WHAT NEEDS TO BE DONE =>
Reproduce the entire listing word for word.

■ ■ ■ ■ ■

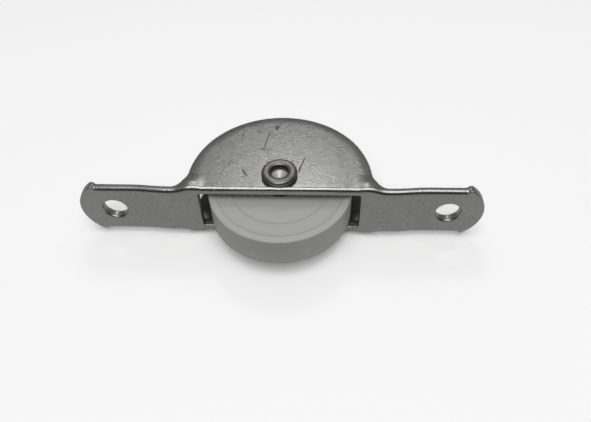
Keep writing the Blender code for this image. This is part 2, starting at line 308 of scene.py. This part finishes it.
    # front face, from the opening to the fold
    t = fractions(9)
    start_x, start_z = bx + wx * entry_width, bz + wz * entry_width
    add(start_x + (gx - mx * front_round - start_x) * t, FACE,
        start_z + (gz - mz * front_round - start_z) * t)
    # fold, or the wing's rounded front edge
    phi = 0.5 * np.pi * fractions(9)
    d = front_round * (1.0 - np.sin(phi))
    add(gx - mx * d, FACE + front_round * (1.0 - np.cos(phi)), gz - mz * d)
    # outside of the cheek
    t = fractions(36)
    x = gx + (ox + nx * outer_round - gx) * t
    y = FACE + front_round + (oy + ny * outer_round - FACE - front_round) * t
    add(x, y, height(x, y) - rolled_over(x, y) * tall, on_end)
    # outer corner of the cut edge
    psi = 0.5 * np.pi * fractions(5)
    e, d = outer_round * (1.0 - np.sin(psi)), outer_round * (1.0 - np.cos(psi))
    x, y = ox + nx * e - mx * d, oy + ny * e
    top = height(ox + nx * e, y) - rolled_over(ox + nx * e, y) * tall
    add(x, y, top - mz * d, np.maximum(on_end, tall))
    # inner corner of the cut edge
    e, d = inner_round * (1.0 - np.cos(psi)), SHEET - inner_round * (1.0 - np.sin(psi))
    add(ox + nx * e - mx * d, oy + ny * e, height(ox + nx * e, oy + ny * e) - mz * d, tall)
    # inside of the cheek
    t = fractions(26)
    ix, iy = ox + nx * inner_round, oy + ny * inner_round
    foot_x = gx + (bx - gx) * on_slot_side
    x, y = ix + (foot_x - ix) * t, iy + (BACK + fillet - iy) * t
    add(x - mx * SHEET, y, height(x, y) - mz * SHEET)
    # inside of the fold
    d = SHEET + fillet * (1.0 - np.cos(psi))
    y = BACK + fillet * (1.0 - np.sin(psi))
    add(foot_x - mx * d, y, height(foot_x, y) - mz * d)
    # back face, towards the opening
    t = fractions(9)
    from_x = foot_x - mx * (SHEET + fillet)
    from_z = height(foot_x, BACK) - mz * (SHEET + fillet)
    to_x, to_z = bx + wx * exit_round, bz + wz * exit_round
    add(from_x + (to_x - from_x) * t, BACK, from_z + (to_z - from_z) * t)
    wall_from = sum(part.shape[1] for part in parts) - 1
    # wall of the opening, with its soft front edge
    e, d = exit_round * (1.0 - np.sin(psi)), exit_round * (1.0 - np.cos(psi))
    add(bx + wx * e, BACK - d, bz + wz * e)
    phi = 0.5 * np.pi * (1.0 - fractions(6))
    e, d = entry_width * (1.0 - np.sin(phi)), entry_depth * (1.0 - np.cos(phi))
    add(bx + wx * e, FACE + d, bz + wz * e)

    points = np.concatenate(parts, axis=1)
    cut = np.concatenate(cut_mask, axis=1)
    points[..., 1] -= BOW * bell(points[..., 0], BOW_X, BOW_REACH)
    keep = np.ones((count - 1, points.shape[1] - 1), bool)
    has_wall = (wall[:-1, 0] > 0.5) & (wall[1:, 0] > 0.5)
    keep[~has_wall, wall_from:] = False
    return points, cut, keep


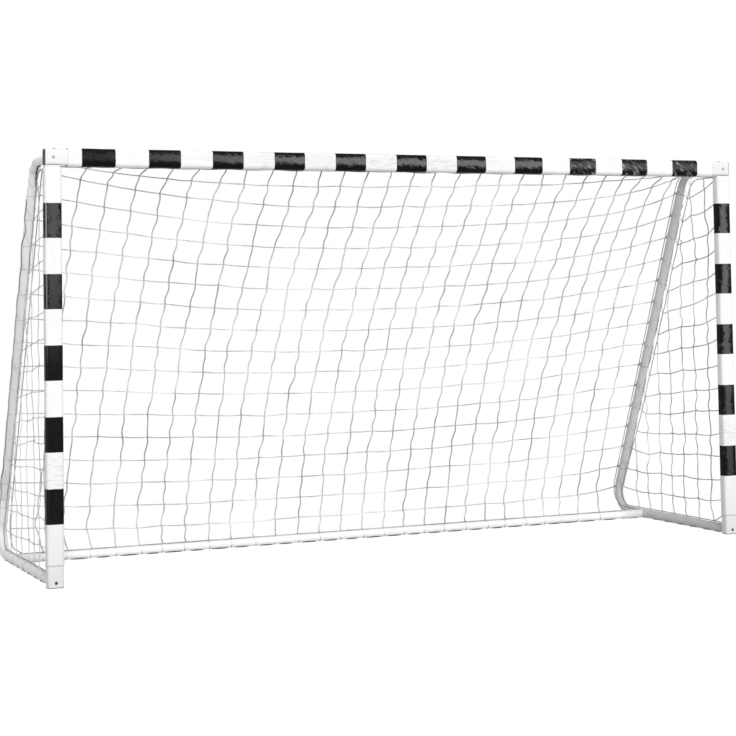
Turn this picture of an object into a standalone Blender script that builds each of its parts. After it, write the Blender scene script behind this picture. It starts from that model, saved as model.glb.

■ ■ ■ ■ ■

IN RESPONSE =>
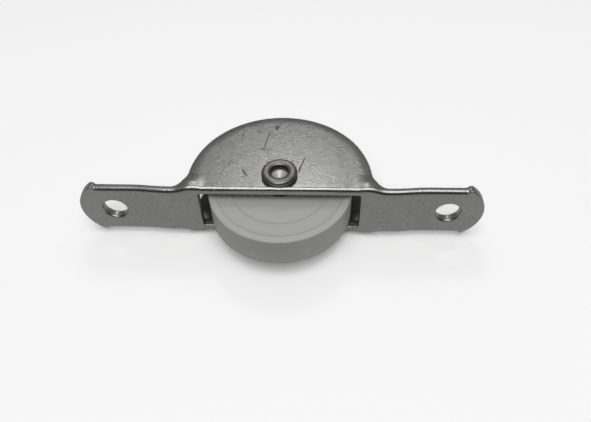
Keep writing the Blender code for this image. This is part 2, starting at line 308 of scene.py. This part finishes it.
    # front face, from the opening to the fold
    t = fractions(9)
    start_x, start_z = bx + wx * entry_width, bz + wz * entry_width
    add(start_x + (gx - mx * front_round - start_x) * t, FACE,
        start_z + (gz - mz * front_round - start_z) * t)
    # fold, or the wing's rounded front edge
    phi = 0.5 * np.pi * fractions(9)
    d = front_round * (1.0 - np.sin(phi))
    add(gx - mx * d, FACE + front_round * (1.0 - np.cos(phi)), gz - mz * d)
    # outside of the cheek
    t = fractions(36)
    x = gx + (ox + nx * outer_round - gx) * t
    y = FACE + front_round + (oy + ny * outer_round - FACE - front_round) * t
    add(x, y, height(x, y) - rolled_over(x, y) * tall, on_end)
    # outer corner of the cut edge
    psi = 0.5 * np.pi * fractions(5)
    e, d = outer_round * (1.0 - np.sin(psi)), outer_round * (1.0 - np.cos(psi))
    x, y = ox + nx * e - mx * d, oy + ny * e
    top = height(ox + nx * e, y) - rolled_over(ox + nx * e, y) * tall
    add(x, y, top - mz * d, np.maximum(on_end, tall))
    # inner corner of the cut edge
    e, d = inner_round * (1.0 - np.cos(psi)), SHEET - inner_round * (1.0 - np.sin(psi))
    add(ox + nx * e - mx * d, oy + ny * e, height(ox + nx * e, oy + ny * e) - mz * d, tall)
    # inside of the cheek
    t = fractions(26)
    ix, iy = ox + nx * inner_round, oy + ny * inner_round
    foot_x = gx + (bx - gx) * on_slot_side
    x, y = ix + (foot_x - ix) * t, iy + (BACK + fillet - iy) * t
    add(x - mx * SHEET, y, height(x, y) - mz * SHEET)
    # inside of the fold
    d = SHEET + fillet * (1.0 - np.cos(psi))
    y = BACK + fillet * (1.0 - np.sin(psi))
    add(foot_x - mx * d, y, height(foot_x, y) - mz * d)
    # back face, towards the opening
    t = fractions(9)
    from_x = foot_x - mx * (SHEET + fillet)
    from_z = height(foot_x, BACK) - mz * (SHEET + fillet)
    to_x, to_z = bx + wx * exit_round, bz + wz * exit_round
    add(from_x + (to_x - from_x) * t, BACK, from_z + (to_z - from_z) * t)
    wall_from = sum(part.shape[1] for part in parts) - 1
    # wall of the opening, with its soft front edge
    e, d = exit_round * (1.0 - np.sin(psi)), exit_round * (1.0 - np.cos(psi))
    add(bx + wx * e, BACK - d, bz + wz * e)
    phi = 0.5 * np.pi * (1.0 - fractions(6))
    e, d = entry_width * (1.0 - np.sin(phi)), entry_depth * (1.0 - np.cos(phi))
    add(bx + wx * e, FACE + d, bz + wz * e)

    points = np.concatenate(parts, axis=1)
    cut = np.concatenate(cut_mask, axis=1)
    points[..., 1] -= BOW * bell(points[..., 0], BOW_X, BOW_REACH)
    keep = np.ones((count - 1, points.shape[1] - 1), bool)
    has_wall = (wall[:-1, 0] > 0.5) & (wall[1:, 0] > 0.5)
    keep[~has_wall, wall_from:] = False
    return points, cut, keep


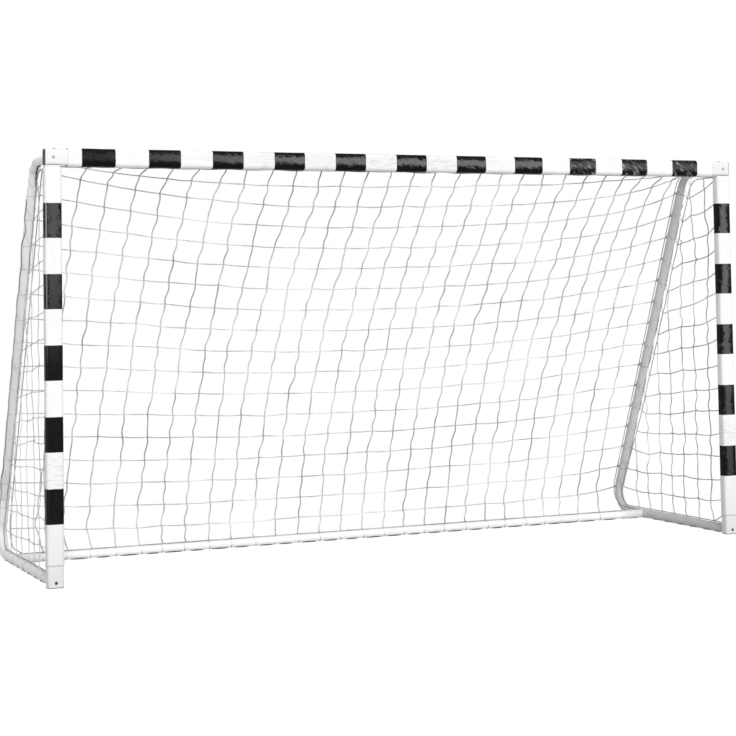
Turn this picture of an object into a standalone Blender script that builds each of its parts. After it, write the Blender scene script behind this picture. It starts from that model, saved as model.glb.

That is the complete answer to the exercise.